Os sinais e sintomas do câncer infantojuvenil são geralmente inespecíficos e não raras vezes, a criança ou o adolescente pode ter o seu estado geral de saúde ainda não comprometido no início da doença, sendo fundamental, portanto, as consultas periódicas com o pediatra, visando o diagnóstico precoce da doença.
Alguns sinais e sintomas que podem estar relacionados ao câncer infantojuvenil estão listados na Tabela 1.
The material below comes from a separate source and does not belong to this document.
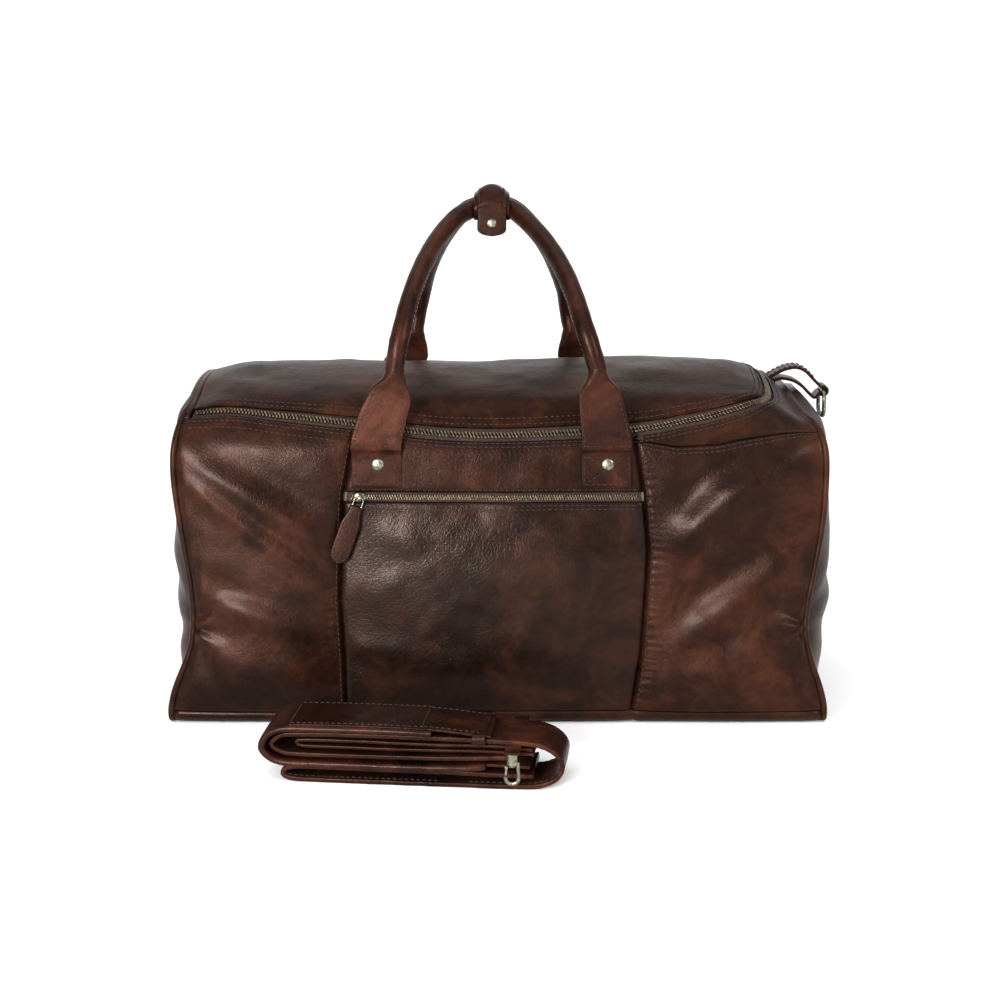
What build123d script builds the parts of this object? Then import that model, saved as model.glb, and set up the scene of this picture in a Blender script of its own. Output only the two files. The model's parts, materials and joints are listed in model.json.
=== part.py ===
from build123d import *
from math import atan2, cos, degrees, radians, sin
import os

# A soft leather weekender bag. The origin is the centre of the base on the floor:
# +X to the right end, -Y to the front, +Z up. All sizes are in millimetres.

# ---------------------------------------------------------------- driving dimensions
BODY_LENGTH = 548.0        # between the centres of the two end pipings
BODY_DEPTH = 256.0
CROWN_HEIGHT = 286.0       # top of the closed lid
SHOULDER_HEIGHT = 232.0    # where the upright walls start to turn in
SHOULDER_R = 42.0
BASE_R = 20.0
SKIN = 3.0                 # leather with its stiffening
PIPING_R = 3.0
BASE_SEAM_Z = 12.0

CENTRE_PANEL_HALF = 130.0  # seams at both sides of the pocket panel
POCKET_ZIP_Z = 197.5
POCKET_SLOT_HALF = 4.0
GUSSET_SEAM_Z = 243.5

ZIP_ANGLE = 30.0           # slope of the shoulder where the main zip runs
ZIP_RIGHT = 232.0          # where the zip crosses the top near the right end
ZIP_CORNER_R = 80.0
ZIP_SLOT_HALF = 7.0        # leather edge to the middle of the zip
ZIP_GAP_HALF = 0.7         # bare middle of the chain, where the slider's web runs
TOOTH_WIDTH = 2.8
TAPE_HALF = 14.0
LID_HINGE_X = -266.0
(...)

Tabela 1: Sinais e sintomas que podem estar relacionados ao câncer infanto-juvenil |
Aumento de volume em partes moles (história de trauma é comum, porém não tem relação de causa e efeito) |
Aumento de volume de testículo |
Cefaleia matutina, persistente, podendo estar associada a alterações neurológicas, diabetes insipidus, neurofibromatose, radioterapia prévia para tratamento de leucemia |
Dor abdominal, massa abdominal |
“dor de dente” rebelde ao tratamento |
Dor nas costas, que piora na posição supina, com ou sem sinais de compressão medular |
Dor óssea ou articular, especialmente se persistente e despertar a criança à noite, associada ou não a edema, massa ou limitação funcional |
Equimoses, petéquias e outros sangramentos inexplicados |
Estrabismo, nistagmo |
Excessivo ganho de peso |
Exoftalmia, equimose palpebral |
Febre prolongada de causa não identificada |
Hematúria, hipertensão arterial sistêmica |
Hepatoesplenomegalia |
Heterocromia, anisocromia |
Leucocoria ou “reflexo do olho do gato” |
Linfonodomegalias assimétricas, lembrando “saco de batatas” |
Linfonodomegalia cervical baixa em adolescente |
Linfonodomegalias, especialmente em região auricular posterior, epitroclear e supra-clavicular |
Nevos com modificação de características prévias, em áreas de exposição solar ou de atrito |
Obstrução nasal, sangramentos inexplicados |
Otalgia crônica e/ou otorréia crônica, especialmente se associado a dermatite seborreica |
Palidez, fadiga inexplicada |
Perda de peso inexplicada |
Prurido, sudorese noturna |
Pseudopuberdade precoce |
Sangramento vaginal |
Tosse seca, persistente |
O tratamento do câncer inicia com o diagnóstico e estadiamento corretos. Considerando a complexidade da doença, deve ser efetuado em centro especializado pediátrico, por equipe multiprofissional, compreendendo diversas modalidades terapêuticas (quimioterapia, cirurgia, radioterapia, imunoterapia, transplante de medula óssea e/ou de órgãos) aplicadas de forma racional, e individualizada para cada tipo histológico específico e de acordo com a extensão clínica da doença.
Considerando que a infância e a adolescência são períodos críticos do desenvolvimento em que, além da formação de hábitos de vida, a exposição a fatores ambientais pode afetar a estrutura ou a função de órgãos ou tecidos, comprometendo a saúde do adulto.
Por isso, é fundamental a orientação para esta população sobre os fatores de risco conhecidos para o câncer relacionados a exposições de longa duração, como a alimentação inadequada, a exposição à radiação ultravioleta sem proteção, o uso de tabaco e de álcool, a ausência da prática regular de exercícios físicos, a não-vacinação contra agentes infecciosos, como hepatite B e contra papilomavírus humano (HPV), e a prática sexual sem proteção.
*Presidente do Departamento Científico de Oncologia da Sociedade Brasileira de Pediatria (SBP).